If the market will not provide insurance cover for people living in disaster-prone areas, governments will be forced to step into the void. But the state’s reaction is not always efficient, as New Orleans can testify.
According to The Economist in March this year, less than 3 per cent of the 115,000 families who have applied for help have received payments.
If the government of mega-wealthy America cannot look after its own in the wake of a natural catastrophe, we have just cause to be concerned. With the anticipated increase in natural disasters, governments would soon run out of money to bail us out. Before that, we face the spectre of millions of houses becoming unsaleable unless, that is, the government agrees to underwrite insurance policies.
In his speech, Levene said that Lloyds is now actively planning for a stormy future – before adding, ‘But I seriously question whether all policymakers, businesses and homeowners are doing so.’
Climate change is often viewed as an abstract or distant problem, but clearly its impact has beaten a path to your door and the Lutine Bell has tolled.

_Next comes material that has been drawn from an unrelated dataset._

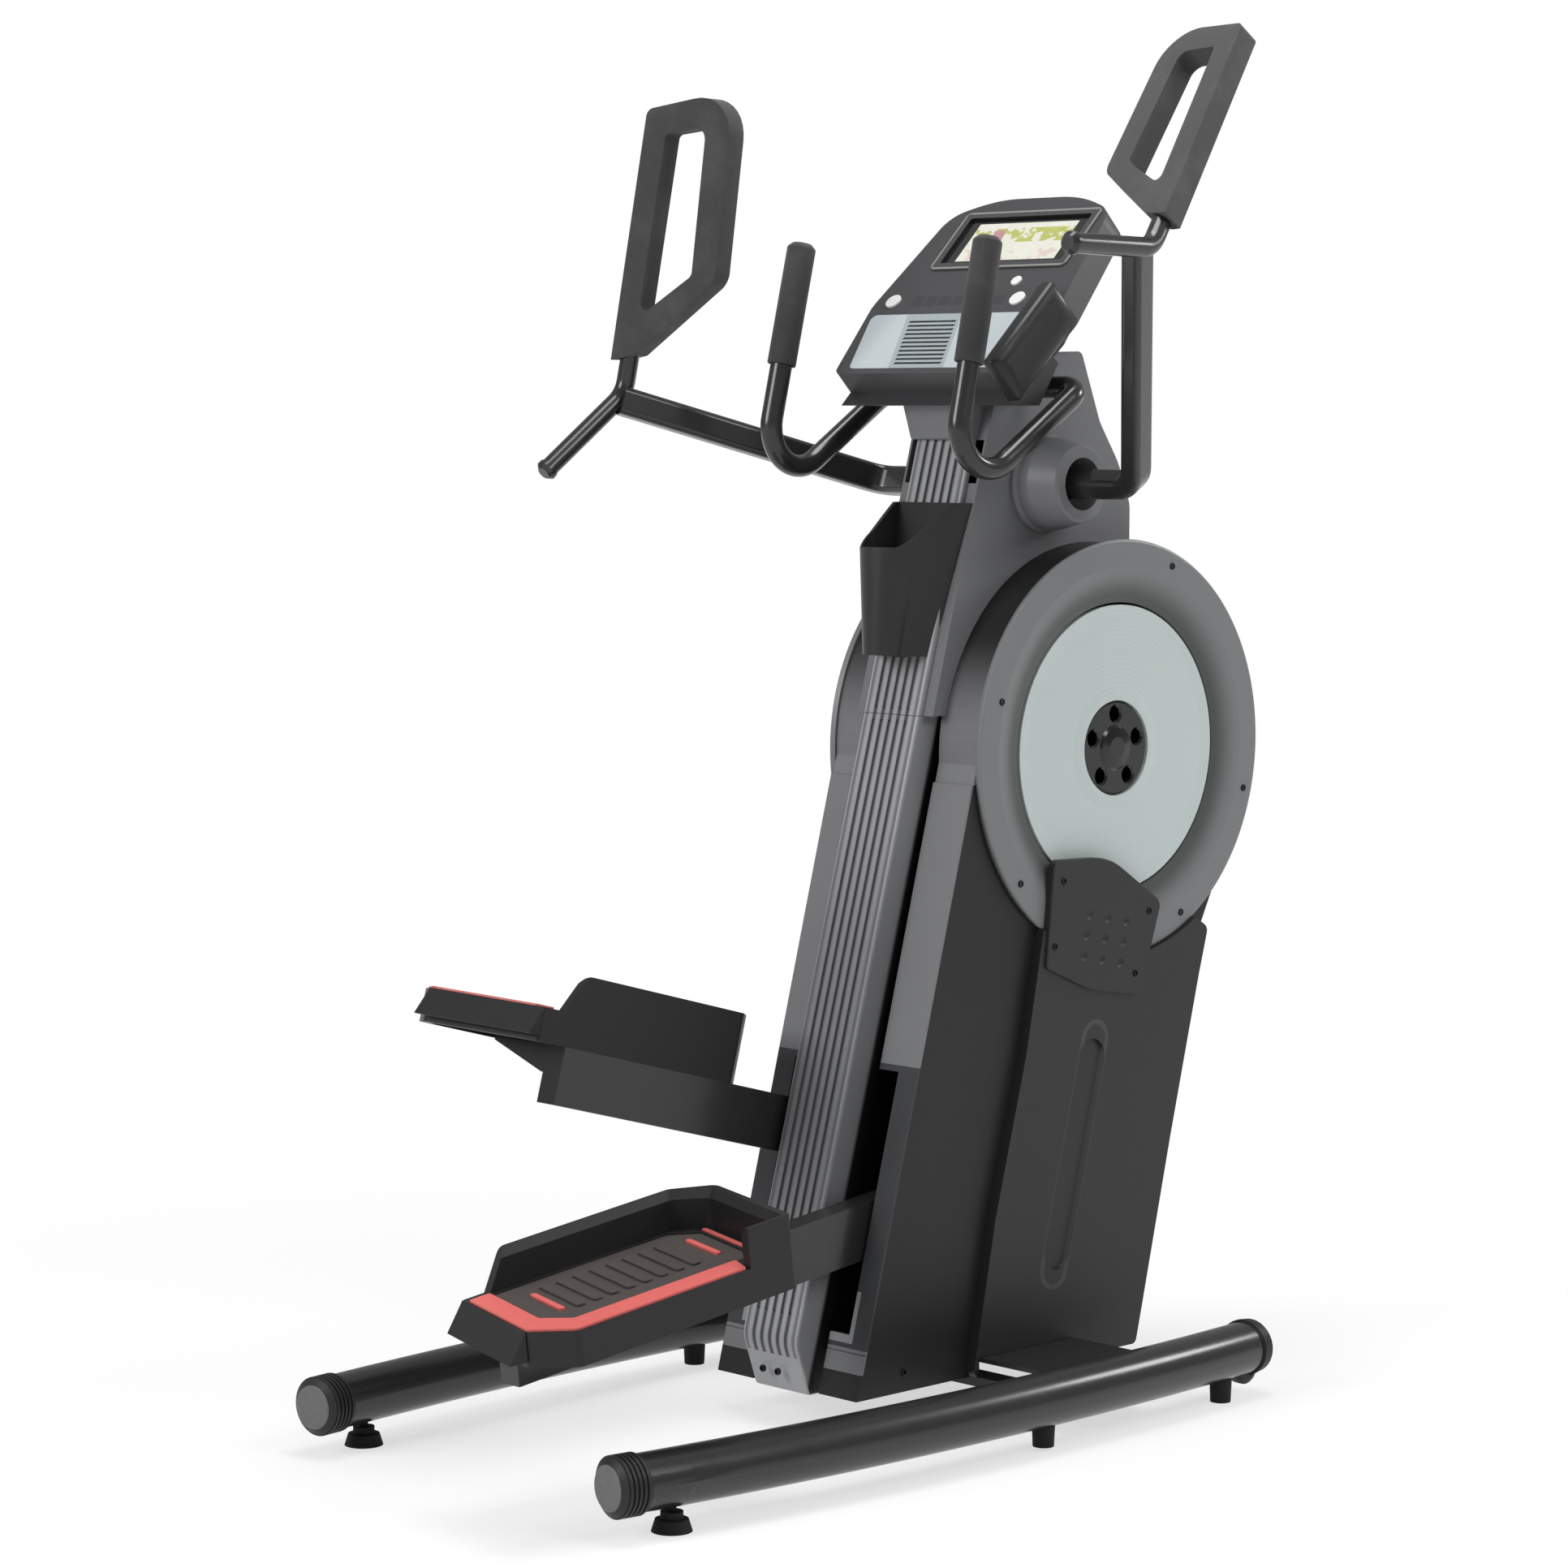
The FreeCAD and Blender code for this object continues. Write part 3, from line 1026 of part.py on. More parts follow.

Insurers are not so much concerned with a warning of floods, but whether these houses at risk are inhabited or not. In its FRCC report, the ABI is calling for homes to be built upside-down, with living accommodation and all electrics to be located on the first floor of the building. It also urges for legislation to force developers to take responsibility for flood defences. ‘Asking developers to pay could help to ensure that the market takes into account the full costs of development,’ it says.
If this were to happen, who would decide the level of flood defences? Would private developers be obliged to maintain flood defences? What recourse would homeowners have in the decades to come, if the developer were no longer in business? And would the housing be affordable to anyone but the most wealthy?
If insurers are withdrawing their capital from an area, it is a clear indication that the risks are too high for them to profitably cover it.